Yukos has frequently predicted that Yugansk will end up in the hands of a state-owned firm - effectively renationalising it - or to a supporter of President Vladimir Putin.

What are the causes of the dispute?

The Russian government, headed by President Vladimir Putin, has accused Yukos of misusing tax havens inside Russia in the 1990s in order to reduce its tax burden.

Yukos claims that the practice was legal at the time.

Supporters of former company chief Mikhail Khodorkovsky say the pursuit of Yukos is part of a government strategy to crack down on wealthy Russians who might pose a political threat.

Mikhail  Khodorkovsky in prison
Yukos founder Mikhail Khodorkovsky remains behind bars

They also accuse President Putin of wanting to renationalise the company.

Until October 2003, Mikhail Khodorkovsky was one of Russia's most influential men and - by some measures - its richest, worth an estimated $15bn.

No longer in charge of the company, Mr Khodorkovsky now sits in jail, awaiting the restart of his trial for fraud, tax evasion and embezzlement.

While most of Russia's other oligarchs concentrated on simply getting richer and richer, and on getting their money out of the country, Mr Khodorkovsky went into politics and used his fortune to fund opposition groups.

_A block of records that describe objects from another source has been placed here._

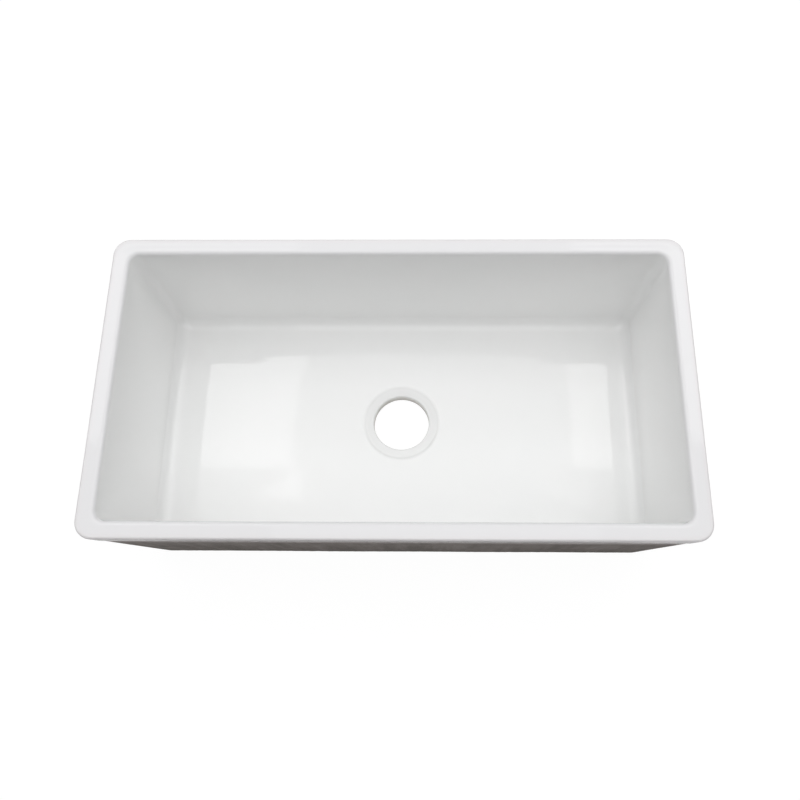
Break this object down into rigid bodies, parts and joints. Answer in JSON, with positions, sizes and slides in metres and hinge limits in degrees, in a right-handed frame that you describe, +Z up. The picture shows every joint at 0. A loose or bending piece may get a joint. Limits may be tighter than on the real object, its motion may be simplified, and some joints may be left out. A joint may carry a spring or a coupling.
{
  "type": "undermount kitchen sink",
  "caption": "Single-bowl undermount fireclay kitchen sink: rounded rectangular basin, flat glazed rim, raw clay outside and a round waste hole in a shallow recess.",
  "frame": {"origin": "middle of the base's underside, on the surface that the sink stands on", "axes": "+Z up out of the basin, +X to the right along the long side, front wall towards -Y"},
  "size_m": [0.838, 0.442, 0.254],
  "materials": {
    "raw_fireclay": "unglazed and gritty, with faint upright tool marks",
    "engobe": "thin matt slip with a faint pink tone",
    "white_glaze": "white and glossy, slightly wavy"
  },
  "bodies": {
    "root": {"fireclay_body": "raw_fireclay", "engobe_coat": "engobe", "glaze_coat": "white_glaze"}
  },
  "joints": []
}
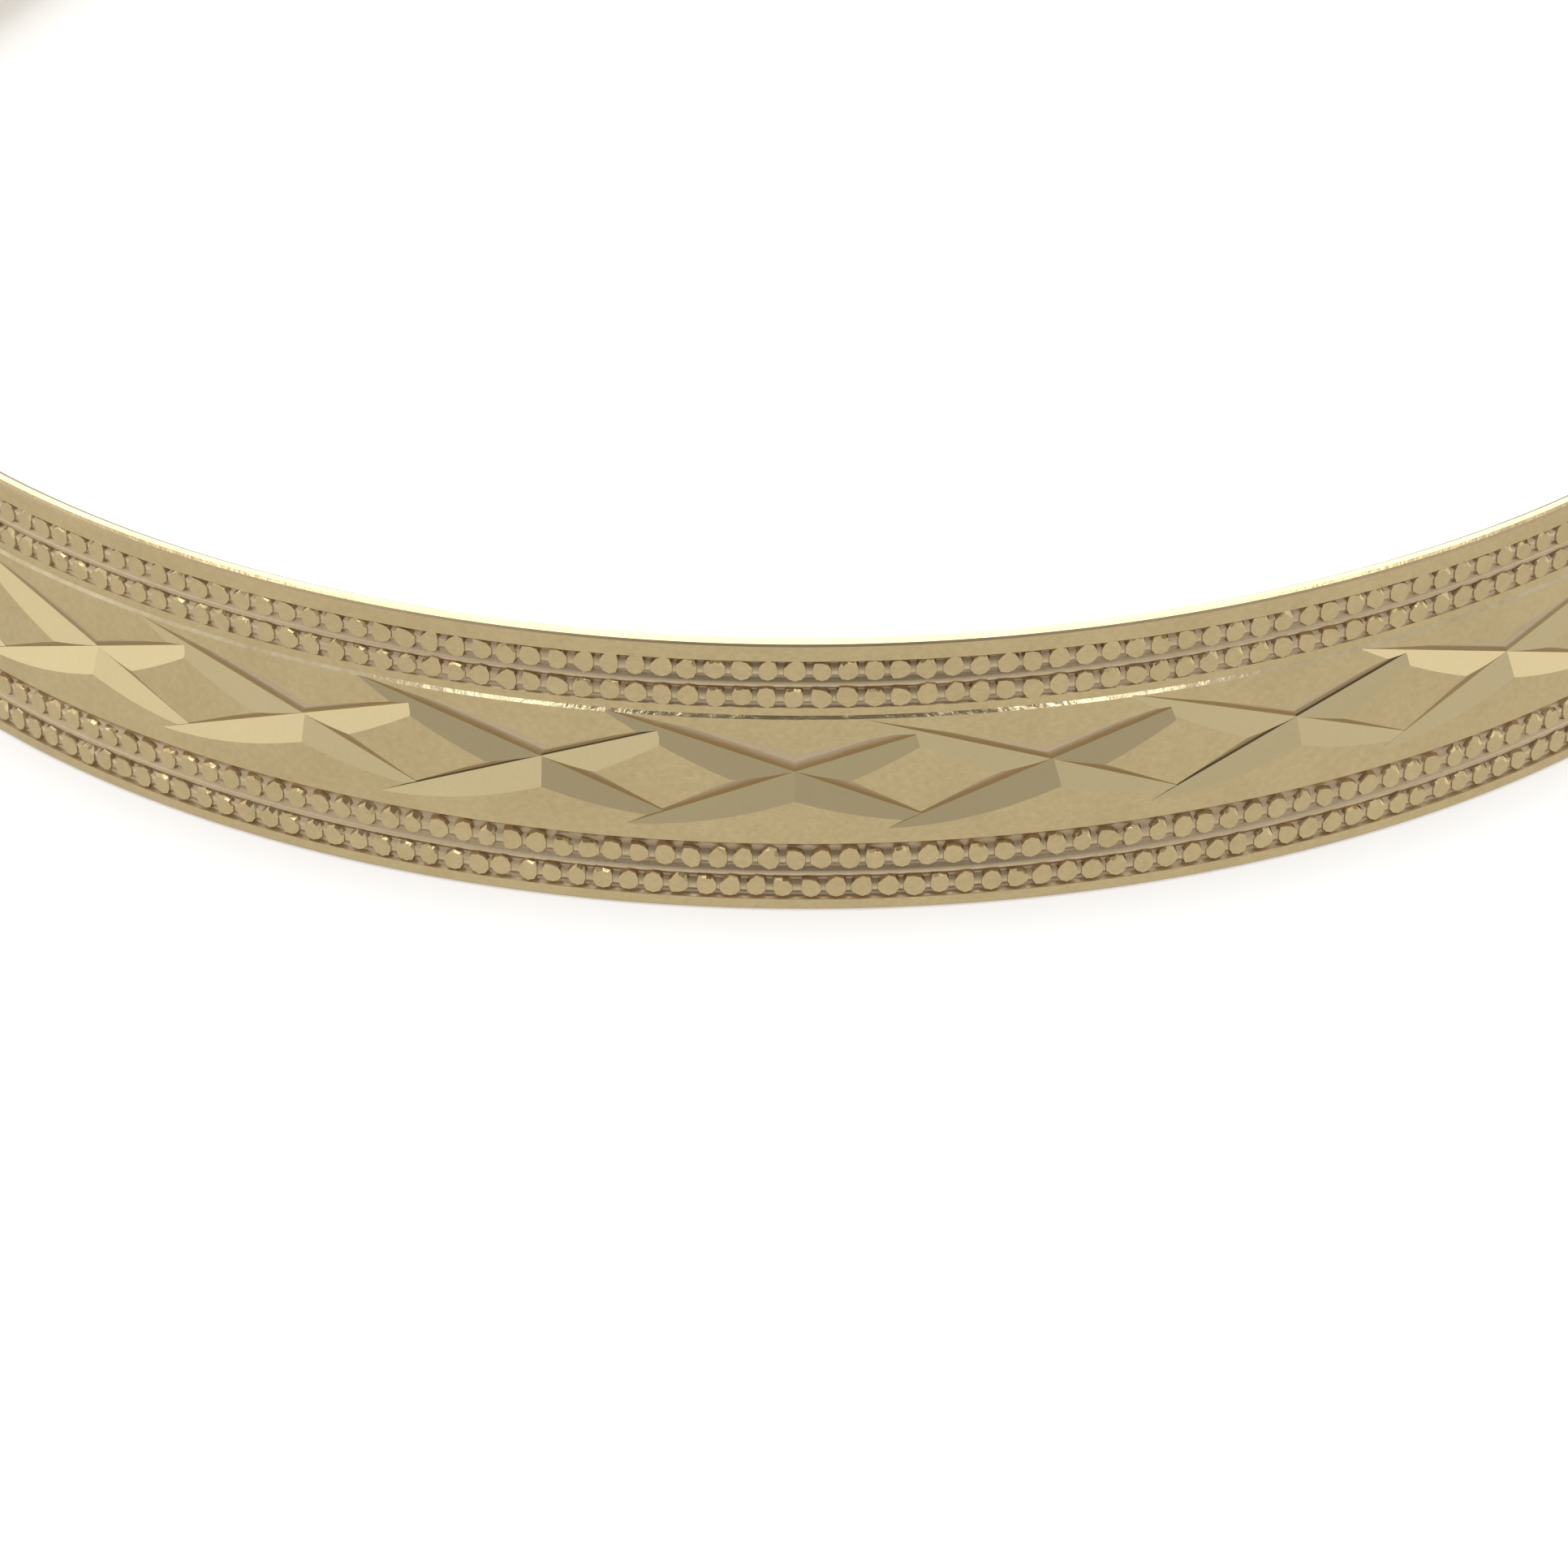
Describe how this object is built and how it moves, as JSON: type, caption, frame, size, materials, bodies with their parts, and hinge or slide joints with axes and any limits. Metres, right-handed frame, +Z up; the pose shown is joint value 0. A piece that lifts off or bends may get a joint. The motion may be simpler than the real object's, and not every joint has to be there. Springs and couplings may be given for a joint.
{
  "type": "bangle bracelet",
  "caption": "Hinged oval bangle with an engraved, bead-edged band, a pinned hinge, a box clasp with a spring tongue and a figure-of-eight safety catch.",
  "frame": {"origin": "middle of the wrist opening, half-way up the band", "axes": "+Z up through the wrist opening with the bangle lying flat; -Y is the middle of the front half; -X the hinge and +X the clasp"},
  "size_m": [0.0572, 0.066, 0.0086],
  "materials": {
    "engraved_gold": "satin ground with bright-cut facets and milgrain",
    "polished_gold": "polished",
    "spring_gold": "polished, hard-rolled"
  },
  "bodies": {
    "front_half": {"front_band": "engraved_gold", "front_lining": "polished_gold", "front_hinge_block": "polished_gold", "hinge_knuckle_top": "polished_gold", "hinge_knuckle_bottom": "polished_gold", "hinge_pin": "polished_gold", "clasp_box": "polished_gold", "clasp_plate": "polished_gold", "catch_stud": "polished_gold"},
    "back_half": {"back_band": "engraved_gold", "back_lining": "polished_gold", "back_hinge_block": "polished_gold", "hinge_knuckle_middle": "polished_gold", "tongue_block": "polished_gold", "tongue_blade": "spring_gold", "catch_eye": "polished_gold"},
    "spring_leaf": {"tongue_spring": "spring_gold"},
    "catch": {"safety_catch": "spring_gold"}
  },
  "joints": [
    {"name": "hinge_swing", "type": "hinge", "parent": "front_half", "child": "back_half", "pos_m": [-0.0273, 0, 0], "axis": [0, 0, 1], "range_deg": [0, 75]},
    {"name": "tab_press", "type": "hinge", "parent": "back_half", "child": "spring_leaf", "pos_m": [0.02685, -0.0031, 0.00055], "axis": [1, 0, 0], "range_deg": [0, 5], "stiffness_Nm_per_rad": 0.002, "springref_deg": -5.73},
    {"name": "catch_swing", "type": "hinge", "parent": "back_half", "child": "catch", "pos_m": [0.02778, 0.001, 0.00407], "axis": [1, 0, 0], "range_deg": [0, 180]}
  ]
}
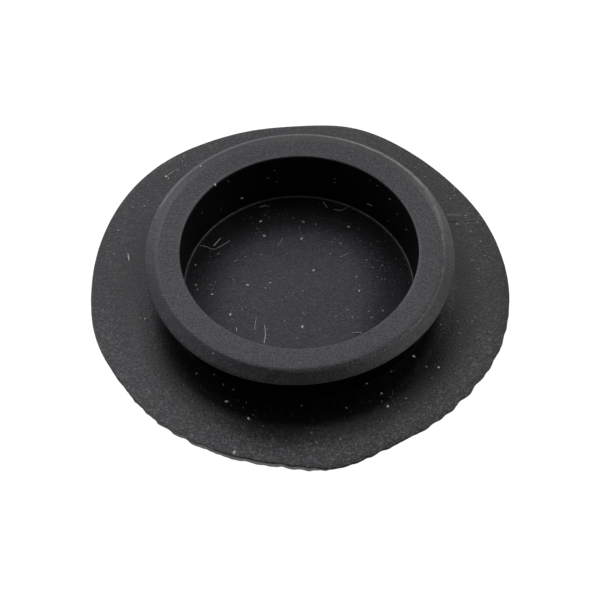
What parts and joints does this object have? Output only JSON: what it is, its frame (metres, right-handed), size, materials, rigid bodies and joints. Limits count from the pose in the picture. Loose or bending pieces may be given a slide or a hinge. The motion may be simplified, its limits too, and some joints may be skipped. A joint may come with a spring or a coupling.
{
  "type": "rubber plug",
  "caption": "Round black rubber blanking plug with a thin dished flange, a short neck, a bevelled push-in lip and a blind round recess.",
  "frame": {"origin": "middle of the flat outer face, which the plug rests on", "axes": "+Z along the plug's axis, out of the recess's mouth; +X and +Y are free, because the plug is round but for its trimmed edge"},
  "size_m": [0.0301, 0.0301, 0.0055],
  "materials": {
    "rubber": "matt moulded black rubber with light dust"
  },
  "bodies": {
    "root": {"plug": "rubber"}
  },
  "joints": []
}
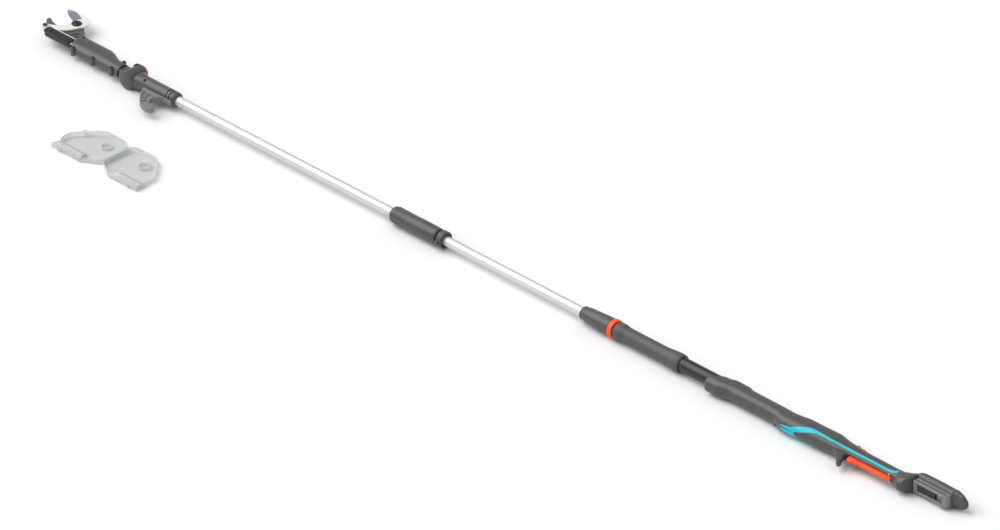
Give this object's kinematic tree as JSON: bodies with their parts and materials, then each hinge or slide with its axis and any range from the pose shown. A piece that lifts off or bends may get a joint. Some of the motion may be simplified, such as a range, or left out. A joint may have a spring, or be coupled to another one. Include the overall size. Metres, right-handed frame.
{
  "type": "telescopic pole pruner",
  "caption": "Cordless telescopic pole pruner with a powered bypass blade, tilting head, branch hook, sliding pole with twist clamp, pistol handle and an open clear blade guard",
  "frame": {"origin": "point on the flat side of the battery foot, under the pole axis, in the plane the tool lies on", "axes": "+X along the pole from the blades to the battery foot, +Y up in the plane of the blades, +Z up from the ground"},
  "size_m": [2.4937, 0.3623, 0.04],
  "materials": {
    "dark_plastic": "fine-textured dark grey housing plastic",
    "light_plastic": "mid grey plastic",
    "grip_rubber": "soft grey grip sleeve",
    "orange_plastic": "orange controls and clamp ring",
    "cyan_plastic": "cyan inlay",
    "black_plastic": "black plastic",
    "black_tube": "black coated tube",
    "pole_aluminium": "drawn aluminium tube",
    "blade_coating": "white non-stick coating with a ground bevel",
    "dark_steel": "darkened steel",
    "steel": "bright steel",
    "circuit_board": "green circuit board",
    "clear_guard": "translucent grey moulding"
  },
  "bodies": {
    "handle": {"handle_shell_left": "dark_plastic", "handle_shell_right": "dark_plastic", "handle_inlay_left": "cyan_plastic", "handle_inlay_right": "cyan_plastic", "handle_screw_1": "dark_steel", "handle_screw_2": "dark_steel", "handle_screw_3": "dark_steel", "handle_screw_4": "dark_steel", "switch": "black_plastic", "control_board": "circuit_board", "battery_rail": "light_plastic", "terminal_block": "black_plastic", "trigger_pin": "steel", "trigger_spring": "steel", "lock_off_spring": "steel", "outer_tube": "black_tube", "grip_sleeve": "grip_rubber", "clamp_collet": "black_plastic"},
    "clamp": {"clamp_sleeve": "dark_plastic", "clamp_ring": "orange_plastic"},
    "pole": {"tilt_bracket": "dark_plastic", "branch_hook": "light_plastic", "socket_screw": "dark_steel", "tilt_axle": "steel", "tilt_spring": "steel", "front_tube": "pole_aluminium", "middle_tube": "pole_aluminium", "coupling_sleeve": "dark_plastic", "coupling_plug": "black_plastic", "guide_bush": "black_plastic", "coiled_lead": "black_plastic"},
    "coupler": {"coupling_ring": "dark_plastic"},
    "release": {"tilt_button": "orange_plastic"},
    "head": {"head_shell_left": "dark_plastic", "head_shell_right": "dark_plastic", "head_screw_1": "dark_steel", "head_screw_2": "dark_steel", "head_screw_3": "dark_steel", "head_screw_4": "dark_steel", "tilt_hub": "dark_plastic", "counter_blade": "dark_steel", "drive_channel": "black_plastic", "guide_strip": "steel", "channel_screw": "dark_steel", "pivot_bolt": "dark_steel", "pivot_nut": "steel", "gearbox": "steel", "motor": "dark_steel"},
    "blade": {"cutting_blade": "blade_coating", "drive_pin": "dark_steel"},
    "link": {"draw_link": "steel"},
    "carriage": {"spindle_nut": "steel"},
    "spindle": {"drive_spindle": "steel"},
    "trigger": {"trigger": "orange_plastic"},
    "lock_off": {"lock_off_button": "orange_plastic"},
    "guard_rear": {"guard_shell_rear": "clear_guard"},
    "guard_front": {"guard_shell_front": "clear_guard"}
  },
  "joints": [
    {"name": "pole_extend", "type": "slide", "parent": "handle", "child": "pole", "axis": [1, 0, 0], "range_m": [0, 0.36]},
    {"name": "clamp_twist", "type": "hinge", "parent": "handle", "child": "clamp", "pos_m": [-0.8, 0, 0.02], "axis": [1, 0, 0], "range_deg": [0, 90]},
    {"name": "coupling_lock", "type": "hinge", "parent": "pole", "child": "coupler", "pos_m": [-1.2325, 0, 0.02], "axis": [1, 0, 0], "range_deg": [0, 45]},
    {"name": "head_tilt", "type": "hinge", "parent": "pole", "child": "head", "pos_m": [-2.0824, 0, 0.02], "axis": [0, 1, 0], "range_deg": [-60, 60]},
    {"name": "tilt_release", "type": "slide", "parent": "pole", "child": "release", "axis": [0, -1, 0], "range_m": [0, 0.0025], "stiffness_N_per_m": 300, "springref_m": -0.001, "deforming": ["tilt_spring"]},
    {"name": "blade_close", "type": "hinge", "parent": "head", "child": "blade", "pos_m": [-2.2977, 0.0589, 0.022], "axis": [0, 0, 1], "range_deg": [0, 50]},
    {"name": "link_pivot", "type": "hinge", "parent": "blade", "child": "link", "pos_m": [-2.336, 0.0108, 0.0248], "axis": [0, 0, 1], "range_deg": [-43, 0]},
    {"name": "carriage_travel", "type": "slide", "parent": "head", "child": "carriage", "axis": [1, 0, 0], "range_m": [0, 0.052]},
    {"name": "spindle_turn", "type": "hinge", "parent": "head", "child": "spindle", "pos_m": [-2.2, 0, 0.0156], "axis": [1, 0, 0], "range_deg": [0, 730]},
    {"name": "trigger_pull", "type": "hinge", "parent": "handle", "child": "trigger", "pos_m": [-0.037, -0.0146, 0.02], "axis": [0, 0, -1], "range_deg": [0, 6], "stiffness_Nm_per_rad": 4, "springref_deg": -2.86, "deforming": ["trigger_spring"]},
    {"name": "lock_off_slide", "type": "slide", "parent": "handle", "child": "lock_off", "axis": [-1, 0, 0], "range_m": [0, 0.006], "stiffness_N_per_m": 200, "springref_m": -0.001, "deforming": ["lock_off_spring"]},
    {"name": "guard_lift", "type": "slide", "parent": "handle", "child": "guard_rear", "axis": [0, 0, 1], "range_m": [0, 0.15]},
    {"name": "guard_fold", "type": "hinge", "parent": "guard_rear", "child": "guard_front", "pos_m": [-1.911, -0.2, 0.011], "axis": [0, 1, 0], "range_deg": [0, 178]}
  ],
  "couplings": [
    {"joint": "link_pivot", "follows": "blade_close", "ratio": -0.81},
    {"joint": "carriage_travel", "follows": "blade_close", "m_per_rad": 0.0576},
    {"joint": "spindle_turn", "follows": "blade_close", "ratio": 14.4}
  ]
}
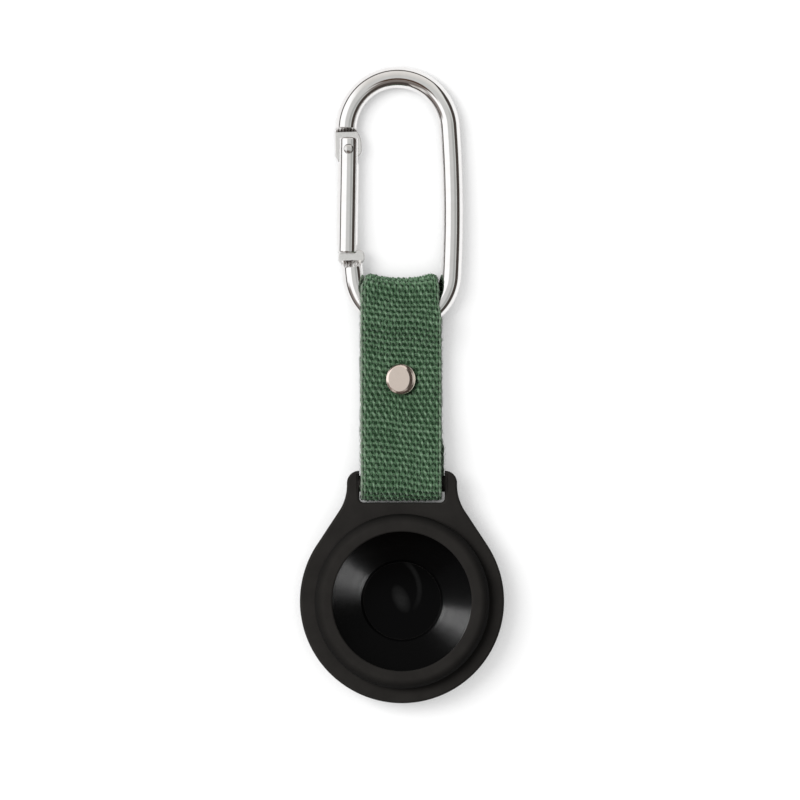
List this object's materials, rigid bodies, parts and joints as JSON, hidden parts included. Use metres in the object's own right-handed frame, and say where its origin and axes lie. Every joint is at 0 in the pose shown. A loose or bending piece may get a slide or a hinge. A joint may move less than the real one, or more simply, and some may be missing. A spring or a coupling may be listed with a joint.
{
  "type": "tracker clip",
  "caption": "Black moulded holder for a coin-type tracker on a riveted green webbing strap with a chromed wire carabiner.",
  "frame": {"origin": "middle of the whole clip's outline, at the level of the table it lies on", "axes": "+X to the right of the front, +Y from the holder to the carabiner, +Z out of the front"},
  "size_m": [0.0402, 0.1252, 0.0106],
  "materials": {
    "black_rubber": "matt moulded outside, glossy pocket",
    "green_webbing": "coarse plain weave",
    "nickel": "bright nickel plate",
    "chrome": "bright chrome plate",
    "steel": "plain"
  },
  "bodies": {
    "holder": {"tag_holder": "black_rubber"},
    "strap": {"strap": "green_webbing", "rivet_front_cap": "nickel", "rivet_post": "nickel", "rivet_back_cap": "nickel", "rivet_socket": "nickel"},
    "carabiner": {"carabiner_frame": "chrome"},
    "gate": {"gate_tube": "chrome", "gate_pin": "steel", "gate_spring": "steel"},
    "plunger": {"spring_plunger": "steel"}
  },
  "joints": [
    {"name": "strap_swing", "type": "hinge", "parent": "holder", "child": "strap", "pos_m": [0, -0.01939, 0.0053], "axis": [1, 0, 0], "range_deg": [-90, 90]},
    {"name": "carabiner_swing", "type": "hinge", "parent": "strap", "child": "carabiner", "pos_m": [0, 0.01674, 0.00375], "axis": [1, 0, 0], "range_deg": [-90, 90], "deforming": ["strap"]},
    {"name": "gate_open", "type": "hinge", "parent": "carabiner", "child": "gate", "pos_m": [-0.01051, 0.04648, 0.00263], "axis": [0, 0.0378, 0.9993], "range_deg": [0, 50], "stiffness_Nm_per_rad": 0.04, "springref_deg": -28.65},
    {"name": "plunger_slide", "type": "slide", "parent": "gate", "child": "plunger", "axis": [-0.0052, -0.9993, 0.0378], "range_m": [0, 0.0009], "deforming": ["gate_spring"]}
  ],
  "couplings": [
    {"joint": "plunger_slide", "follows": "gate_open", "m_per_rad": 0.00095}
  ]
}
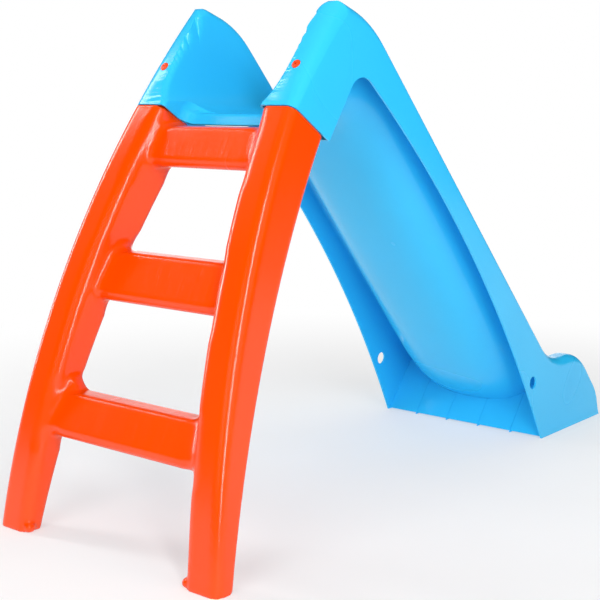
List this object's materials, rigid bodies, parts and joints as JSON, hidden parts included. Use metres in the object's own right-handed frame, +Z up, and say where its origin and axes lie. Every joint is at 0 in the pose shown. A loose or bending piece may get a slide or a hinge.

His supporters claim that Mr Khodorkovsky's growing influence in public life - particularly his acquisition of the rights to publish the influential newspaper Moskovskiye Novosti - was seen as a threat by the Kremlin.

For his part, Vladimir Putin has argued that the Yukos affair is a purely financial one and has insisted that his government does not intend to bankrupt the company.

What has been the impact of the row?

It is not entirely clear what the government feels it has gained by targeting Yukos.

Its actions have called into question Russia's attitude to property rights, and could make Russia's entry into the World Trade Organisation more problematic.

The affair has combined with planned electoral reforms described by critics as authoritarian, to tarnish some of the international respectability Mr Putin has recently gained.

His own economic adviser has expressed misgivings about the way he has handled the affair. Andrei Illarionov said some investors were now scared of getting involved in the oil and gas industries.

A World Bank report on Russia in June also found that the Yukos affair had left "visible imprints" on financial markets and capital flows.

And while Russian oligarchs may not be not popular in Russia, it is not clear that the Yukos affair has won him any votes.